* [Material provided]
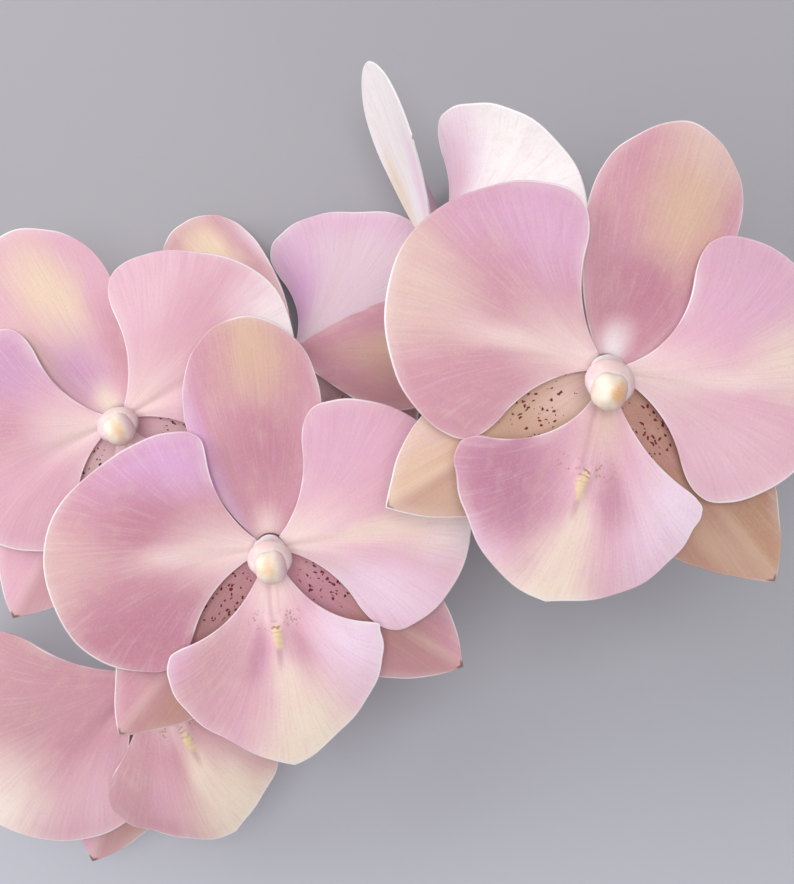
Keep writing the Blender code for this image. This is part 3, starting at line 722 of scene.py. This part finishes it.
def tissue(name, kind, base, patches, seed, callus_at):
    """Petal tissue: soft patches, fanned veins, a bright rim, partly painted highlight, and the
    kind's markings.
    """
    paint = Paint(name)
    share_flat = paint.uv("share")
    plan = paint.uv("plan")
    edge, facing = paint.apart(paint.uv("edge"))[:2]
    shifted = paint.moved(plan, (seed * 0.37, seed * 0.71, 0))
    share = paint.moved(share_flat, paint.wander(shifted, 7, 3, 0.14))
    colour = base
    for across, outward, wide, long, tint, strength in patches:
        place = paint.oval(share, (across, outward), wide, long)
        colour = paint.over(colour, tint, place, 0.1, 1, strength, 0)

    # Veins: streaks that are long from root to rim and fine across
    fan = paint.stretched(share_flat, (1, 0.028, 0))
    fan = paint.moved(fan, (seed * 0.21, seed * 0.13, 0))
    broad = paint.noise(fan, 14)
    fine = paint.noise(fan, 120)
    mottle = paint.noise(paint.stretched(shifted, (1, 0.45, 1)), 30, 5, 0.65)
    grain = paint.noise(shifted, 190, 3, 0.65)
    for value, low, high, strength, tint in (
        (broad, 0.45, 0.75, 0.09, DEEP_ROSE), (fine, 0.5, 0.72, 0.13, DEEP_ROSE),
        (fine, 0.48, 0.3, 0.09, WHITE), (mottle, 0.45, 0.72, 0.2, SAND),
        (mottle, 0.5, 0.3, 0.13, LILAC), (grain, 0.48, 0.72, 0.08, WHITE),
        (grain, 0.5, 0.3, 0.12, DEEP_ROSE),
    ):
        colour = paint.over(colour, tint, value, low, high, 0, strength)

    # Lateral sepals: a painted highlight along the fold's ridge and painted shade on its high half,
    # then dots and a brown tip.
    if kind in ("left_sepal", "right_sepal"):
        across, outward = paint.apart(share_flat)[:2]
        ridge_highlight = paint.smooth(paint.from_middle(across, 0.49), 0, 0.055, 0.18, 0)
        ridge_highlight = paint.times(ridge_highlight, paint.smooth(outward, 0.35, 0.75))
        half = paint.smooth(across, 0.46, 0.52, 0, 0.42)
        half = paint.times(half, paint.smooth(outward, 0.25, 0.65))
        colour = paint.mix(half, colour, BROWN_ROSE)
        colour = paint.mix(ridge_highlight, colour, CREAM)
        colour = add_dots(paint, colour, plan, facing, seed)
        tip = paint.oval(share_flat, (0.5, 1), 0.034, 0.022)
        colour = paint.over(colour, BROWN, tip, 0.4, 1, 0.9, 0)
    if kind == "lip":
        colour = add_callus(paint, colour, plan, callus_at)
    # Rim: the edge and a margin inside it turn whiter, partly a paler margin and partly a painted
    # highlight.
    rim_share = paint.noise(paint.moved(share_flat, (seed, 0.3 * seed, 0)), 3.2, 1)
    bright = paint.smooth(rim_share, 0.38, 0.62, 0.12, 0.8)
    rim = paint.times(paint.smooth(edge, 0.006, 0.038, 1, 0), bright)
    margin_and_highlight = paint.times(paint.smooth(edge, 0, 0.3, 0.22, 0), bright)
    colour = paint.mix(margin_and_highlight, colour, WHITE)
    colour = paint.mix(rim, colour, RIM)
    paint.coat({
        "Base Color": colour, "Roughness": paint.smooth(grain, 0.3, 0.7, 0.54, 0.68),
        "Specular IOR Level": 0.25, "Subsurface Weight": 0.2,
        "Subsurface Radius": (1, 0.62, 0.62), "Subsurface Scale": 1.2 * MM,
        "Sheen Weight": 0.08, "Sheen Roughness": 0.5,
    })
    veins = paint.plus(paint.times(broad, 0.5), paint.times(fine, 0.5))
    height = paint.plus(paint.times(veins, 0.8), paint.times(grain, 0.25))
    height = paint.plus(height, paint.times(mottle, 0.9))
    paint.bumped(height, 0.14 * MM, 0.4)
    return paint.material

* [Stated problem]
Copy out only the lines running from the beginning of the data to the line with "colour = paint.over(colour, tint, place, 0.1, 1, strength, 0)", both ends included.

* [In response]
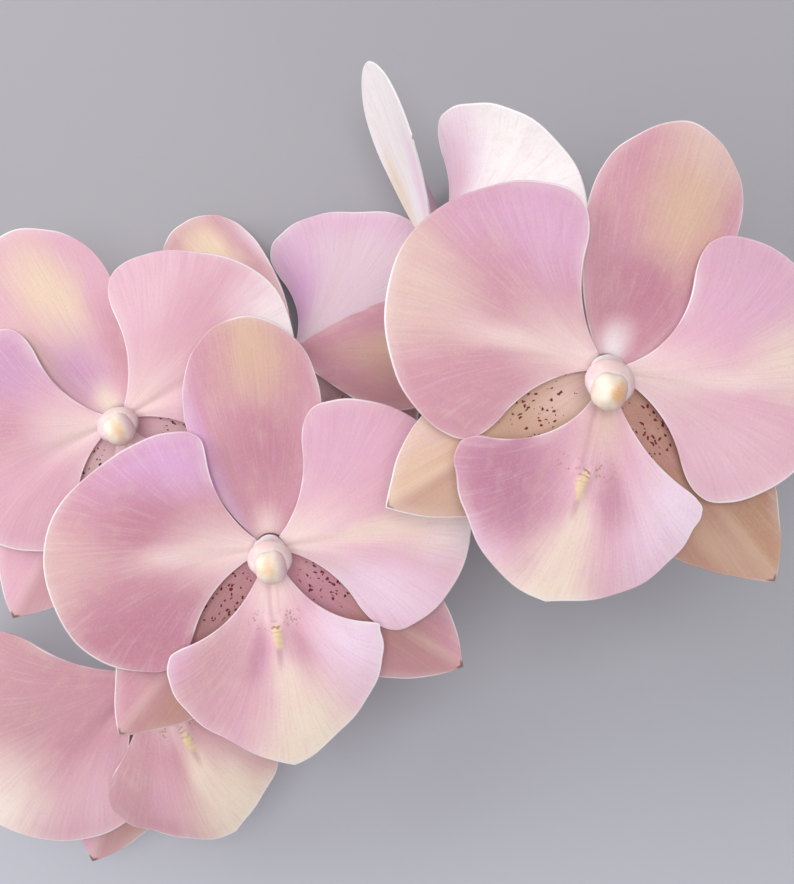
Keep writing the Blender code for this image. This is part 3, starting at line 722 of scene.py. This part finishes it.
def tissue(name, kind, base, patches, seed, callus_at):
    """Petal tissue: soft patches, fanned veins, a bright rim, partly painted highlight, and the
    kind's markings.
    """
    paint = Paint(name)
    share_flat = paint.uv("share")
    plan = paint.uv("plan")
    edge, facing = paint.apart(paint.uv("edge"))[:2]
    shifted = paint.moved(plan, (seed * 0.37, seed * 0.71, 0))
    share = paint.moved(share_flat, paint.wander(shifted, 7, 3, 0.14))
    colour = base
    for across, outward, wide, long, tint, strength in patches:
        place = paint.oval(share, (across, outward), wide, long)
        colour = paint.over(colour, tint, place, 0.1, 1, strength, 0)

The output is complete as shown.